Users could then give Tivo-style thumbs up and down to each song, which further refined future playlists. And each time a song was played, users were given links to the relevant album pages on Amazon and iTunes.

However, licensing restrictions meant that from May 2007, the free service had to be limited to users in the United States and United Kingdom. As we reported in January, access to UK users was dropped after an independent panel set royalty rates too high for the site to find it financially viable to continue 'broadcasting' in the country. Canadians were unlucky from the start.

In the U.S., the relevant licensing is covered by the Digital Millennium Copyright Act. However, the fixed royalty rate for Internet radio stations more than doubled last year to just under a fifth of a cent each time one listener hears one song.

That may not sound like much, but it means Pandora will now have to spend 70% of its revenues on royalty payments, putting it in financial peril.
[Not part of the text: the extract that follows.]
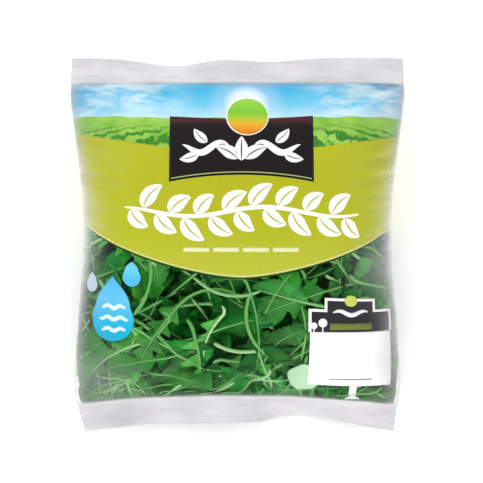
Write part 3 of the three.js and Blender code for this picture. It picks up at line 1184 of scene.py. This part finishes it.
def leaf_material(name):
    """Fresh leaf: deep to light green, paler veins, a faint mottle, painted shade in broad patches and down
    in the heap, and painted light by how each blade tilts.
    """
    n = Nodes(name)
    tone = n.value("tone")
    cool = n.ramp(tone, (
        (0.05, (0, 66, 20)), (0.45, (0, 116, 44)), (0.8, (34, 154, 62)), (1.0, (84, 186, 88))))
    warm = n.ramp(tone, ((0.1, (8, 86, 6)), (0.5, (44, 138, 22)), (0.9, (106, 184, 58))))
    green = n.mix(n.value("warmth"), cool, warm)
    off_rib = n.size(n.value("across"))
    herringbone = n.minus(n.times(n.value("along"), 62.0), n.times(off_rib, 9.0))
    side_veins = n.power(n.size(n.math("SINE", herringbone)), 14.0)
    rib = n.minus(1.0, n.times(off_rib, 9.0), clamp=True)
    veins = n.plus(n.times(side_veins, 0.12), n.times(rib, 0.6), clamp=True)
    mottle = n.noise(n.solid(), 260, 4, 0.6)
    mottled = n.mix(n.ramp(mottle, ((0.35, 0), (0.75, 120))), green, (8, 78, 22))
    veined = n.mix(veins, mottled, (116, 188, 104))
    backed = n.mix(n.times(n.value("under"), 0.4), veined, (92, 164, 84))
    # Painted shade: broad darker patches across the leaves, standing in for the shade of crinkled leaves.
    painted_patch_shade = n.ramp(n.noise(n.solid(), 75, 4, 0.6), ((0.34, (160, 185, 165)), (0.64, 255)))
    # Painted shade: leaves are darkened the deeper they lie, standing in for the shade inside the heap.
    shade = n.ramp(n.value("deep"), ((0.0, 255), (0.4, (206, 220, 206)), (1.0, (104, 156, 104))))
    shaded = n.mix(1.0, n.mix(1.0, backed, painted_patch_shade, "MULTIPLY"), shade, "MULTIPLY")
    # Painted light and shade: the colour is scaled up or down by the blade's tilt towards the painted light.
    glow = n.plus(0.45, n.times(n.value("lit"), 0.65))
    colour = n.add("VectorMath", {0: shaded, "Scale": glow}, operation="SCALE").outputs[0]
    height = n.plus(n.times(side_veins, -0.5), mottle)
    return n.satin(colour, 0.45, 0.06, n.bump(height, 0.35 * MM, 0.5))


def stalk_material():
    """Pale green stalk with fine lengthwise streaks."""
    n = Nodes("leaf_stalk")
    streak = n.noise(n.solid(), 500, 3)
    green = n.ramp(n.value("tone"), ((0.0, (70, 146, 62)), (0.5, (118, 180, 104)), (1.0, (186, 222, 172))))
    colour = n.mix(n.times(streak, 0.5), green, (96, 146, 70))
    return n.satin(colour, 0.4, 0.2, n.bump(streak, 0.15 * MM, 0.5))


def heap_material():
    """Deep shade between leaves: dark green, uneven."""
    n = Nodes("deep_heap")
    clumps = n.noise(n.solid(), 120, 5, 0.65)
    colour = n.ramp(clumps, ((0.3, (2, 98, 14)), (0.6, (6, 126, 26)), (0.8, (18, 150, 40))))
    return n.satin(colour, 0.7, 0.1, n.bump(clumps, 2 * MM, 0.8))


# ---- Stage: floor, light and camera ----

FLOOR_REACH = 3.0
VIEW_WIDTH = 273.1 * MM
CAMERA_HEIGHT = 1.3
SENSOR_WIDTH = 36
VIEW_CENTRE = (2.26 * MM, 2.5 * MM)
# Place, size and power of each soft lamp.
SOFTBOXES = {
    "softbox_left": ((-1.4, 0.7, 1.2), (0.9, 0.9), 17),
    "softbox_right": ((1.4, 0.5, 1.2), (0.9, 0.9), 9),
    "softbox_near": ((0.2, -1.8, 1.0), (1.4, 0.9), 16),
}


def add_to_scene(name, data):
    thing = bpy.data.objects.new(name, data)
    bpy.context.scene.collection.objects.link(thing)
    return thing


def make_floor():
    mesh = bpy.data.meshes.new("floor")
    corners = [(x * FLOOR_REACH, y * FLOOR_REACH, 0) for x, y in ((-1, -1), (1, -1), (1, 1), (-1, 1))]
    mesh.from_pydata(corners, [], [(0, 1, 2, 3)])
    floor = add_to_scene("floor", mesh)
    floor.location.z = -0.1 * MM
    n = Nodes("pale_floor")
    colour = n.ramp(n.noise(n.solid(), 3, 2), ((0.3, 250), (0.7, 253)))
    mesh.materials.append(n.finish(n.shader("BsdfPrincipled", {
        "Base Color": colour, "Roughness": 0.9, "Emission Color": WHITE, "Emission Strength": 0.12})))


def make_light():
    """A white studio: bright near the horizon, dim straight above, with three soft lamps."""
    for name, (place, size, power) in SOFTBOXES.items():
        light = bpy.data.lights.new(name, "AREA")
        light.shape = "RECTANGLE"
        light.size, light.size_y = size
        light.energy = power
        lamp = add_to_scene(name, light)
        lamp.location = place
        lamp.rotation_euler = (-lamp.location.normalized()).to_track_quat("-Z", "Y").to_euler()
    world = bpy.data.worlds.new("studio")
    world.use_nodes = True
    bpy.context.scene.world = world
    nodes, link = world.node_tree.nodes, world.node_tree.links.new
    split = nodes.new("ShaderNodeSeparateXYZ")
    ramp = nodes.new("ShaderNodeValToRGB")
    ramp.color_ramp.interpolation = "EASE"
    for element, place, level in zip(ramp.color_ramp.elements, (0.25, 0.85), (1.0, 0.24)):
        element.position = place
        element.color = (level, level, level, 1)
    link(nodes.new("ShaderNodeTexCoord").outputs["Generated"], split.inputs[0])
    link(split.outputs["Z"], ramp.inputs[0])
    link(ramp.outputs[0], nodes["Background"].inputs["Color"])
    nodes["Background"].inputs["Strength"].default_value = 1.6


def make_camera():
    """A camera straight above that looks down on the printed front."""
    camera = bpy.data.cameras.new("camera")
    camera.sensor_width = SENSOR_WIDTH
    camera.lens = SENSOR_WIDTH * (CAMERA_HEIGHT - SEAL_LEVEL) / VIEW_WIDTH
    viewer = add_to_scene("camera", camera)
    viewer.location = (*VIEW_CENTRE, CAMERA_HEIGHT)
    bpy.context.scene.camera = viewer


clear_film = film_material()
bag = make_bag(clear_film)
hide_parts("salad_bag")
make_fin(clear_film)
for draw in (print_scenery, print_panel, print_garland, print_drops, print_sign):
    draw()
for ink in Ink.made:
    ink.build()
make_heap()
make_salad()
make_floor()
make_light()
make_camera()
bpy.context.scene.view_settings.view_transform = "Standard"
The firm told the Washington Post it is considering experimenting with audio commercials played between songs (at the moment it only displays visual ads on the site itself), but isn't confident this will be enough. (Source: arstechnica.com)

Internet radio bosses are particularly outraged at the rate hike because satellite radio stations pay a much lower rate, while traditional over-the-air stations pay nothing.

Personally speaking, the rise seems counter-productive. I don't buy many CDs in store, but as somebody registered for Amazon's 1-Click I could -- and regularly did -- hear a new song or band and order the relevant album in just two mouse clicks. If Pandora goes out of business, record labels won't be earning anything at all from either sales or royalties.